The key idea underlying this model is to use two sets of variables for describing the production: variables regulBoat[t] represent the number of boats built at the regular price ($400 in the instance data) for period t, while extraBoat[t] represents the number of extra boats, i.e., boats built at the higher price. The model also contains inventory variables. Most of the constraints are typical for inventory problems.

In addition, the constraint

  forall( t in Periods ) 
    ctCapacity:
      RegulBoat[t] <= Capacity;

states that there is a capacity constraint on the regular boats. This constraint could be expressed directly as a bound but this is not of concern since it will disappear in the next model. Note also that all the variables will be given integral values for this application, although they are of type float. This is due to the problem structure, not to chance.

The constraint matrix of this problem is totally unimodular, which guarantees that the optimum has only integer values for integer data. See for instance Combinatorial Optimization: Algorithms and Complexity by C.H. Papadimitriou and K. Steiglitz for a discussion of total unimodularity (see the Bibliography).

A solution to sailco.mod

For the instance data given in Data for the simple inventory model (sailco.dat), OPL returns the optimal solution


Final Solution with objective 78450.0000:
  regulBoat = [40.0000 40.0000 40.0000 25.0000];
  extraBoat = [0.0000 10.0000 35.0000 0.0000];
  inv = [10.0000 10.0000 0.0000 0.0000 0.0000];

Note:

It is interesting to observe that the model does not preclude producing extra boats even if the production of regular boats does not reach its full capacity. This is not an issue in this model, since the extra boats are more expensive and thus are not produced in an optimal solution. It would become an issue, of course, if the cost of the extra boats is less than the regular price (because of, say, economies of scale).

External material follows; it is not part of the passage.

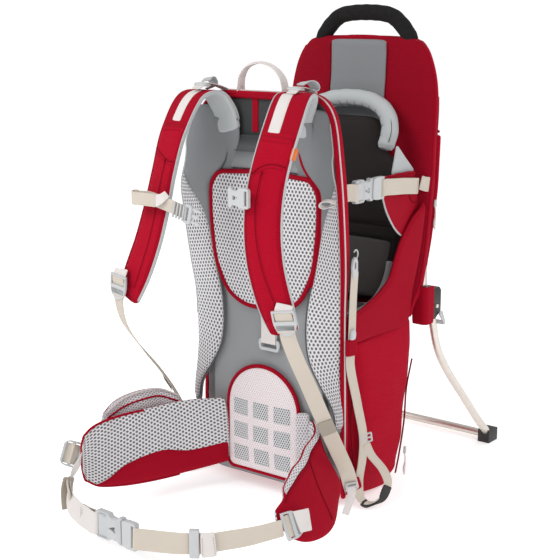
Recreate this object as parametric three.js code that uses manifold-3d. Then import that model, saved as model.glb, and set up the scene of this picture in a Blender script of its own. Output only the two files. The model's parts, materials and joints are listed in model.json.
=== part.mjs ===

This case is discussed in Increasing piecewise-linear vs. linear.

A piecewise linear model for this application is given in A piecewise linear model for the simple inventory problem (sailcopw.mod).

A piecewise linear model for the simple inventory problem (sailcopw.mod)

int NbPeriods = ...;
range Periods = 1..NbPeriods;

float Demand[Periods] = ...;
float RegularCost = ...;
float ExtraCost = ...;
float Capacity = ...;
float Inventory = ...;
float InventoryCost = ...;

dvar float+ Boat[Periods];
dvar float+ Inv[0..NbPeriods];


minimize
   sum(t in Periods)
       piecewise{ RegularCost -> Capacity ; ExtraCost } Boat[t] +
                  InventoryCost  * (sum(t in Periods) Inv[t]);
              
subject to  {
  ctInventory:
    Inv[0] == Inventory;
  forall(t in Periods)
    ctDemand:
      Boat[t] + Inv[t-1] == Inv[t] + Demand[t];
}

The data description is similar in this model. What differs from the previous model presented in A simple inventory model (sailco.mod) is the choice of variables, the objective function, and the constraints. There is only one type of production variable in this model and hence there is no distinction between regular boats and extra boats. In this model, boat[t] represents the total production of boats during period t. Even more interesting is how the objective function is described: it makes it explicit that the cost of building the boats is in fact a piecewise linear function of the production

       piecewise{ RegularCost -> Capacity ; ExtraCost } Boat[t] +

OPL/CPLEX applies a transformation to obtain a linear formulation of the piecewise linear expressions and obtains a model equivalent to A simple inventory model (sailco.mod). It thus gives the same optimal solution.